Vanguard VCN is an excellent passive investing solution for investors who want to leverage domestic Canadian companies’ performance across various market capitalization ranges.
It provides diversification across all sectors of the Canadian economy. Its performance depends on the overall performance of large-, mid-, and small-capitalization companies.
The FTSE Canada All-Cap Domestic Index that Vanguard VCN tracks is considered to be an excellent measure of how the performance of Canadian large-, mid-, and small-capitalization companies. Vanguard uses a rigorous process to screen, evaluate, and select its benchmarks to provide best-in-class ETFs.
Vanguard VCN has a diversified portfolio of equities, but it has a significant weighting of companies in the financial sector.
VCN Vanguard FTSE Canada All-Cap Index ETF Sector Weighting
In this section of my Vanguard VCN review, I will discuss the weighting of the fund. While many benchmarks include assets diversified across sectors and different countries, Vanguard VCN follows the FTSE Canada All-Cap Index. Therefore, VCN comprises only of Canadian companies.
There is a good mixture of companies across various sectors in this ETF, from financials to health care. Here is a look at how Vanguard VCN allocates the funds.
As you can see from the weighting above, VCN allocates almost a third of its funds to the financial sector. The basic materials and oil & gas sectors come after that.
The health care sector gets the least weightage in the fund with a meagre 0.4% allocation of Vanguard VCN funds. Besides being more inclined towards the finance industry, Vanguard VCN offers plenty of diversity to investors in different sectors.
VCN Vanguard FTSE Canada All-Cap Index ETF MER
Vanguard VCN has a very low Management Expense Ratio (MER) of 0.06%. It is a very impressive figure, considering that the average mutual fund fees can be higher than 2%. VCN also has a lower MER compared to many other ETFs like VFV, which has an MER of 0.08%.
The low MER is a very good reason why so many Canadians leave the longstanding mutual fund products and migrate to ETFs as the preferred hands-free investment tool.
VCN Vanguard FTSE Canada All-Cap Index ETF Dividend
As of close August 26, 2020:
- 12-Month Trailing Yield: 2.86%
- Distribution Yield: 3.49%
- VCN Dividend schedule: Quarterly
Vanguard VCN offers a decent overall dividend yield that it disburses in quarterly payments to investors.
VCN Vanguard FTSE Canada All-Cap Index ETF Performance
Vanguard VCN tracks the benchmark FTSE Canada All-Cap Index very closely through its passively managed strategy. The benchmark does not offer the geographical diversity in VCN that many other ETFs can provide, but it provides investors with decent returns.

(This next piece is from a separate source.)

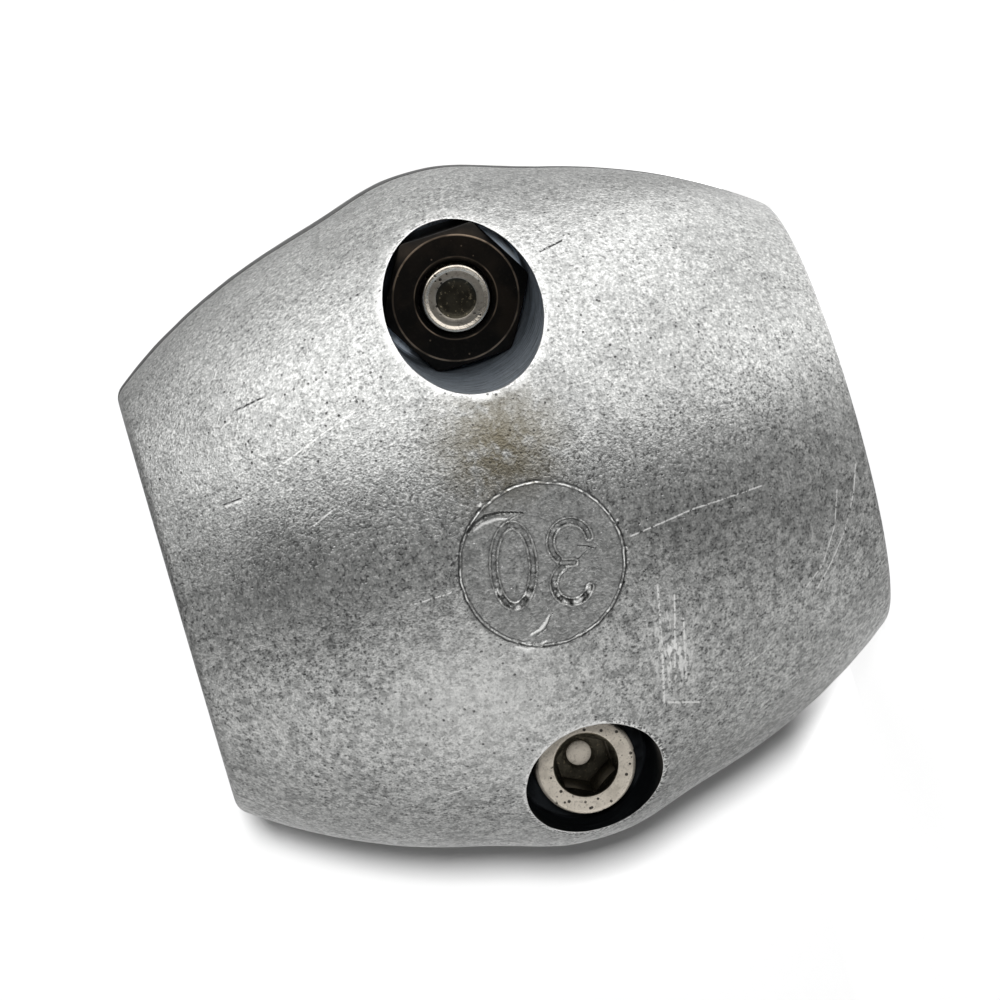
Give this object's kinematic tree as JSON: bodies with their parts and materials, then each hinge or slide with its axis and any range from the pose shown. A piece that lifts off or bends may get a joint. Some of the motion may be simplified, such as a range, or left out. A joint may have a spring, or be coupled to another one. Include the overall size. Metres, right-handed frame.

Here is a look at its performance as of July 31, 2020.
VCN Vanguard FTSE Canada All-Cap Index ETF Holdings
Vanguard VCN invests in 188 Canadian stocks currently trading on the TSX. The top 10 holdings of Vanguard VCN show a decent level of diversity in the companies across various sectors.
Despite its weighting veering more towards the financial sector, the top holding for VCN is Shopify Inc., a tech company that all Canadian investors are well aware of. The rest of its top holdings constitute several top Canadian banks, oil & gas companies, and even a gold-related company. Its top 10 holdings make up 39.7% of its net asset value.
Some investors might not like the lack of geographical diversity of Vanguard VCN. Many other ETFs also expose investors to companies in the US through various benchmarks. VCN depends solely on the performance of some top industries in the country. However, its top 10 holdings show that the ETF provides investors with exposure to leading companies across various reliable sectors.
For instance, Shopify is one of the fastest-growing companies in the country, and it is the most significant holding for VCN. Royal Bank of Canada and Toronto-Dominion Banks are long-standing companies on the TSX that have been providing substantial long-term returns to investors.
How to Buy Vanguard VCN ETF
There are several ways you can invest in the Vanguard VCN ETF. If you are a Canadian, most banks have trading platforms that allow you to purchase ETFs like VCN.
I personally use the trading platform Questrade. Questrade allows you to purchase ETFs for free on its platform. You can open an account at Questrade for free here, and get $50 in free stock trades also.
To round off my Vanguard VCN review, I would highly recommend it. The ETF is a simple and effective fund offered by Vanguard. It is a low-cost ETF that focuses on a variety of Canadian companies.
The ETF does not offer you exposure to companies other than the ones operating in the domestic market.
However, it provides you with diverse exposure to dependable companies across various sectors in the economy. Its weighting is inclined more towards the more secure industries, and it offers little risk compared to mutual fund products.
I hope you found my Vanguard VCN review helpful. Let me know if you will want to give it a try as well.